In 2003, the difficult and risky decision to move the camp location up the mountains ofo Fitzroy Falls, NSW, proved to be the right one. With 70 young people and 4 Oblates now attending, a move of location proved to benefit the group of such a large size. From this time on, this camp was now called the National Oblate Youth Encounter.

The news spread rapidly throughout the Oblate world, in 2004 over 100 youth attended the National Oblate Youth Encounter held once again in Fitzroy Falls, NSW. Students from Iona College in Queensland joined this encounter, as well as members from Rosies located in Brisbane. Another Oblate group in Fremantle, Western Australia joined, again adding to this National experience.

The next National Oblate Youth Encounter would bring forth some changes. A decision was made to move the camps to the start of the scholastic year, in January, as it became difficult for some youth to attend the camps on the previous date of December due to school commitments. The 2006 Encounter was moved down south to the Gippsland area of Victoria, where the camp facilities were appropriate for a growing group of young people, and it was a lot closer to Oblate Youth Central (located in Saint Mary's Seminary, Mulgrave, Victoria). Following World Youth Day in 2005, a larger interest in the National Oblate Youth Encounter was recorded, with at least 120 young people attended with the Coonawarra Farm Resort bursting at the seams in 2006. Students from Mazenod College, Victoria, attended this year following the hype of World Youth Day. Again, a new batch of students from Iona College, Brisbane, attended, with two of these returning again from the previous year. There were also a number of Mazenod College students from Western Australia attending, along with the Oblate Youth members attending from the Fremantle parish. There were record numbers attending from the South Australia, Victoria and New South Wales Oblate parishes as usual, with at least 20 from each state attending.

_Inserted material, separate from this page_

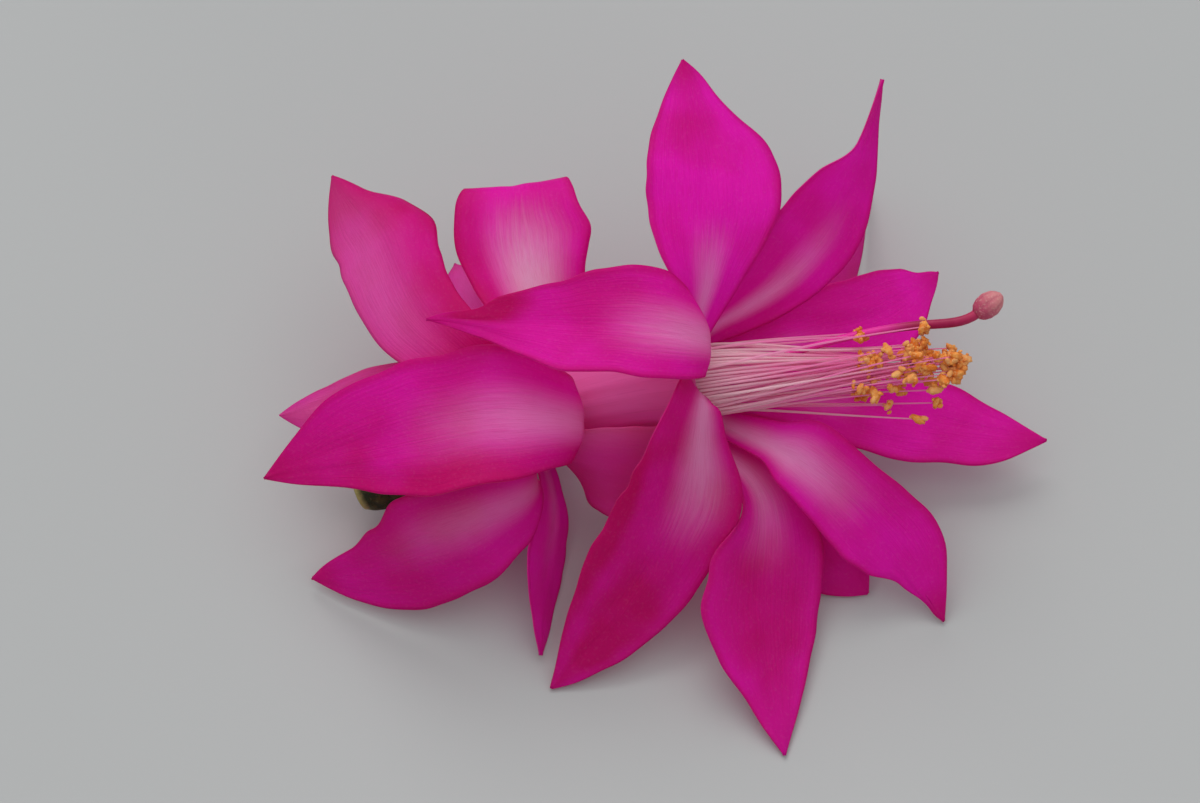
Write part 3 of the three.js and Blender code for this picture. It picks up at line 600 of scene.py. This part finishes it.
def blade_sheet(tepal, rng):
    """A blade's middle surface: shares along and across, points, and the inner normal along the midrib."""
    shares, places, along, inner = midrib_frames(tepal)
    turn = np.radians(blend(tepal["turn"], shares))[:, None]
    inner = inner * np.cos(turn) + np.cross(inner, along) * np.sin(turn)
    across = np.cross(inner, along)
    s, t = np.meshgrid(shares, np.linspace(-1, 1, BLADE_STRIPS + 1), indexing="ij")
    left_curl = tepal.get("left_curl", tepal["curl"])
    curl = np.radians(np.where(t < 0, blend(left_curl, s), blend(tepal["curl"], s)))
    curl = np.where(np.abs(curl) < LEAST_CURL, LEAST_CURL, curl)
    edges = [1 + ROUGH_EDGE * waves(rng, s, *EDGE_WAVES) for _ in range(2)]
    half = np.where(t < 0, half_width(tepal, s, "left"), half_width(tepal, s, "right"))
    half = half * np.where(t < 0, *edges)
    aside = half * np.sin(curl * t) / curl
    raised = half * (1 - np.cos(curl * t)) / curl + unevenness(rng, s, t)
    sheet = places[:, None] + across[:, None] * aside[..., None] + inner[:, None] * raised[..., None]
    return s, t, sheet, inner


def tepal_body(tepal, rng):
    """Rings round a blade, and for each of their points its share along and across, and 1 if outside."""
    s, t, sheet, inner = blade_sheet(tepal, rng)
    normal = unit(np.cross(np.gradient(sheet, axis=0), np.gradient(sheet, axis=1)))
    normal = normal * np.sign((normal * inner[:, None]).sum(-1, keepdims=True).mean())
    thick = (BLADE_THICKNESS + (EDGE_THICKNESS - BLADE_THICKNESS) * np.abs(t) ** 1.5) / 2
    upper = sheet + normal * thick[..., None]
    lower = sheet - normal * thick[..., None]
    rings = np.concatenate([lower, upper[:, ::-1]], axis=1)
    marks = [np.concatenate([mark, mark[:, ::-1]], axis=1) for mark in (s, t)]
    outside = np.concatenate([np.ones_like(s), np.zeros_like(s)], axis=1)
    return rings, [*marks, outside]


def make_tepal(name, tepal, index):
    rng = np.random.default_rng(TEPAL_SEED + index)
    rings, marks = tepal_body(tepal, rng)
    points, faces = skin(rings)
    marks = list(zip(("along", "across", "outer"), map(with_caps, marks)))
    obj = mesh_object(name + "_blade", points, faces, tepal_material(name, LOOKS[name], index), marks)
    finish_piece(obj, "tepal", name)


# Materials. Where a noise follows the place on the part, its scale is per metre. A bump's distance is in
# metres.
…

The most recent camp held again at the Coonawarra Farm Resort, was much the same size as the year previous, but heading in a different direction. Father Christian, still heavily involved with the group, announced the theme of this year's Encounter as "ACT1V8 The Power", referring to the bible verse Acts 1:8 – "You will receive power when the Holy Spirit has come upon you, and you will be my witnesses". This bible verse directly links to the International Oblate Youth Encounter's theme of "Witness to the World", which will be held in Melbourne, 2008, leading up to World Youth Day. This camp conveyed a powerful message to the young people this year, to ACT1V8 their own power, in whichever talent they have, to assist in hosting an International Oblate Youth Encounter in 2008.

===International Oblate Youth Encounter===
Preceding the celebrations of World Youth Day 2008 in Sydney, the first International Oblate Youth Encounter will be held on 9–12 July 2008, in Melbourne, Australia.